Walmart’s private sector economic stimulus package helps no one but Walmart

Walmart is making a big deal about two moves it announced this week, for which it is demanding applause and gratitude.  You could call it the Walmart private sector economic stimulus plan. The trouble is, it’s nothing but smoke and mirrors.

Walmart’s first contribution to the American economy is a pledge to buy an additional $50 billion in goods and services from American companies over the next 10 years. It seems like a lot until you run the numbers, which I am not the first to do. It works out to $5 billion a year, a drop in the bucket of more than $250 billion in goods and services that this modern leviathan buys each year. Walmart is making a big deal about what for them is a minor adjustment that will make but a minor ripple in the U.S. economy.

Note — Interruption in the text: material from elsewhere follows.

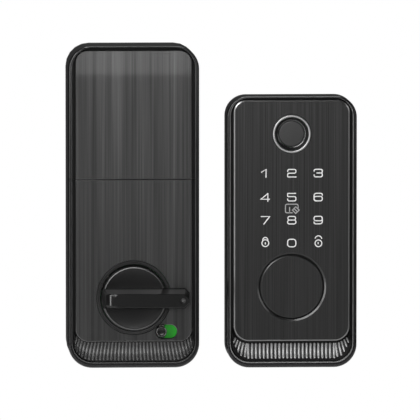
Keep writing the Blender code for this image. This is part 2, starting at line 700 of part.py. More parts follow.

More odiously self-serving is Walmart’s announcement that it will hire 100,000 veterans, or every veteran who left the service with an honorable discharge this past year. Sounds like a great combination of patriotism and economic growth until you start to think about it. Walmart literally has more than 2.2 million employees. Between growth and turnover, in any given year it is going to be hiring 100,000 people as greeters, cashiers, stockers and other in-store positions. Walmart has not created a single job, it has just said that it would give special consideration to one demographic group—recent veterans.

I’m also not the first to point out that the type of job that virtually all these vets will get at Walmart is low pay and with minimal or no benefits and little chance for advancement. Is this the best that we can do for those who have risked their lives on the frontlines of the wars prosecuted in our names?

The most interesting aspect of the Walmart hiring veterans announcement is what it will do to the demographics of its workforce: In the overall economy, more than 50% of all jobs today are held by women, and yet women are only 20% of the armed forces and therefore about 20% of the veterans in any given year. The disparate impact of hiring veterans is that the Walmart workforce will begin to skewer towards the male. Given the many past and ongoing lawsuits accusing Walmart of discrimination against women, the focus on veterans could make one begin to wonder if Walmart’s motives were less than patriotic.

Like the executives of many large companies, Walmart’s leaders could easily get lost in the internal rhetoric of the company, which lauds itself with the inexorable regularity with which parents laud four year olds for finishing their plates and zipping up their flies after potty.  These guys might actually get themselves to believe that it’s a big deal to bump up domestic purchases by a small amount or to focus hiring on one demographic group. And they probably thought the U.S. news media and public would believe it, too.

But it doesn’t matter how thickly Walmart’s public relations flaks paint the happy face on Walmart’s announcements. The news media and the public are more cynical after decades of seeing Walmart destroy small towns, bankrupt small business owners, squeeze suppliers and pay low wages.